陛下はマッカーサー来日の前日、木戸に「戦争責任者を連合国に引き渡すのは真に苦痛にして忍び難きところなるが、自分が一人引き受けて退位でもして収める訳にはいかないだろうか」と下問した。マッカーサーとの会見でも、同じ趣旨のご発言をなさった。
近衛発言の真意は、この陛下のお気持ちを踏まえたものだろう。近衛は44年7月にも木戸に天皇退位について話している。43年12月にシカゴで天皇擁護の演説をしたグルーが、44年5月に国務省極東局長になったことをシグナルと受け取った近衛が、木戸に降伏条件の一つとして述べたことだった。
45年6月にも近衛が、「譲位は強要にする形にせず、其の前にご自身の自発的形式をとる。重臣その他も引責辞任する、新人物が後図を収拾することを考えている。摂政は勿論、高松宮か」と述べたことを部下の高木惣吉が記録に残している(鳥居前掲書)。
10月17日、日本社会党の設立準備委員会で「内大臣府で憲法改正に取り組んでいることへの非難の声が出た」と報じられた。非難した加藤勘十・シズ江夫妻は総司令部に足繁く出入りしており、エマーソンも20日の報告書で、総司令官と参謀長にその記事を報告した。

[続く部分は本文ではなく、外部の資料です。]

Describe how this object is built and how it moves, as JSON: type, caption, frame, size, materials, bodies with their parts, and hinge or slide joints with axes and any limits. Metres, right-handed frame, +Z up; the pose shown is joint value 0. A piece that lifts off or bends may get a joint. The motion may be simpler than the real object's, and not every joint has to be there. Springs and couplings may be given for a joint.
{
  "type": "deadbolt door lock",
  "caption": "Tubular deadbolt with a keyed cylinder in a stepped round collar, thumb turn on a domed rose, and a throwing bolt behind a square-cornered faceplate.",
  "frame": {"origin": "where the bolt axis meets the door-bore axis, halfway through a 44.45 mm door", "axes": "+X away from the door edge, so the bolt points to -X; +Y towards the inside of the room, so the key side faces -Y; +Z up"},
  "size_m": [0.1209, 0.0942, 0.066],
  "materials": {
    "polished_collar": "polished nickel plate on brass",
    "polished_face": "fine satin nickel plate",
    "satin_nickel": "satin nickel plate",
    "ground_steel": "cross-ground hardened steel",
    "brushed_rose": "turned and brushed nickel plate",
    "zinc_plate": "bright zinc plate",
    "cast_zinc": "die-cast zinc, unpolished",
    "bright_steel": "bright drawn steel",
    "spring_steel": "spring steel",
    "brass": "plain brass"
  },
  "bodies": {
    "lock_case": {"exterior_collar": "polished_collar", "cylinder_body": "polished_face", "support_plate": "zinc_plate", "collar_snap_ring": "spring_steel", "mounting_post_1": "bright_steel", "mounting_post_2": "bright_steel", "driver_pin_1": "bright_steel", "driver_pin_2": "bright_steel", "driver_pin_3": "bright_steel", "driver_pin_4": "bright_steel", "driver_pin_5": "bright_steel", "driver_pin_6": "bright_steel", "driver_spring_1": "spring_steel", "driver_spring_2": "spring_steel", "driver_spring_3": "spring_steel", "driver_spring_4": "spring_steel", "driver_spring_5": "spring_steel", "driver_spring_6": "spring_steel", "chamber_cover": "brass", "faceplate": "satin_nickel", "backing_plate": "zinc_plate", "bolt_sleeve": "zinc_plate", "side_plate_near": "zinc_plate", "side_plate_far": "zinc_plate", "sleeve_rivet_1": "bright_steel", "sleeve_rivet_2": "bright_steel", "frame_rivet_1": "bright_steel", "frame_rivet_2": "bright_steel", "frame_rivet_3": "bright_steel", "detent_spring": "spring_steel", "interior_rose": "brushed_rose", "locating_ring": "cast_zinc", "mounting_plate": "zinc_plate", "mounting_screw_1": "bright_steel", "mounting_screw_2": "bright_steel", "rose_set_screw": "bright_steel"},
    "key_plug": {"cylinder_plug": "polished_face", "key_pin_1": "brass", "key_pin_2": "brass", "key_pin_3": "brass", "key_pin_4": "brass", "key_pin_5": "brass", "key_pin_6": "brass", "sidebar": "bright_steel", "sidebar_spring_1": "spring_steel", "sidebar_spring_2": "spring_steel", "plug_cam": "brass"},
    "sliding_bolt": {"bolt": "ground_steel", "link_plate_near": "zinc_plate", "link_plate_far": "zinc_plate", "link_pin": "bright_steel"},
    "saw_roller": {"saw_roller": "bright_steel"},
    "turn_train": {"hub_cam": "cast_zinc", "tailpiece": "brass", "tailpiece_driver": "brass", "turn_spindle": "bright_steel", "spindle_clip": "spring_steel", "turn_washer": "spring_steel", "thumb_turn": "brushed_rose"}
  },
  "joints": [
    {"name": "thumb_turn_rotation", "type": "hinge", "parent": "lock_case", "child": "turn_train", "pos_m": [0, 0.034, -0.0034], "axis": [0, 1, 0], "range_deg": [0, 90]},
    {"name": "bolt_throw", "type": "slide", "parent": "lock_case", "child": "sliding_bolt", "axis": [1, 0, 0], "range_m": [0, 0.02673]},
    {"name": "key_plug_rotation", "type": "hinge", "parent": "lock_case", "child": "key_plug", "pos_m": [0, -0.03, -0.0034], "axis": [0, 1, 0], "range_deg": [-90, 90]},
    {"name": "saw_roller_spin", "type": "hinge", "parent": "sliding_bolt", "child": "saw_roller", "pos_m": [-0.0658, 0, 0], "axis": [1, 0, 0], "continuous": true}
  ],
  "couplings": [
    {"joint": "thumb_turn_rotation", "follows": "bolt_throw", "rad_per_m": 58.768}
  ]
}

10月21日、近衛はAP記者と再び会った。が、22日のニューヨークタイムズに載った近衛発言のニュアンスが、「マッカーサーが憲法の改正には天皇退位の新しい規定が含まれることになると語った」ように受け取れるものだった。
10月23日、朝日新聞が元のAP電を報じ、近衛が14日のマッカーサー会見について次のように述べたことが書かれていた。
元帥は会見劈頭、日本憲法を自由主義化する必要のあることをはっきりと言明し、自分(*近衛)にその運動の先導をなすよう示唆した。天皇のご退位に関する規定は現行の皇室典範には含まれていない。改正皇室典範に退位手続きに関する条項を挿入する可能性を検討することになろう。
これで天皇退位の発言が近衛のもので、マッカーサーのものでないと判った。が、近衛は非難の的となり、25日には朝日と読売が一面トップで、「退位条項挿入のご下命拝せず 近衛公語る」と報じた。近衛は陛下の不興も買った。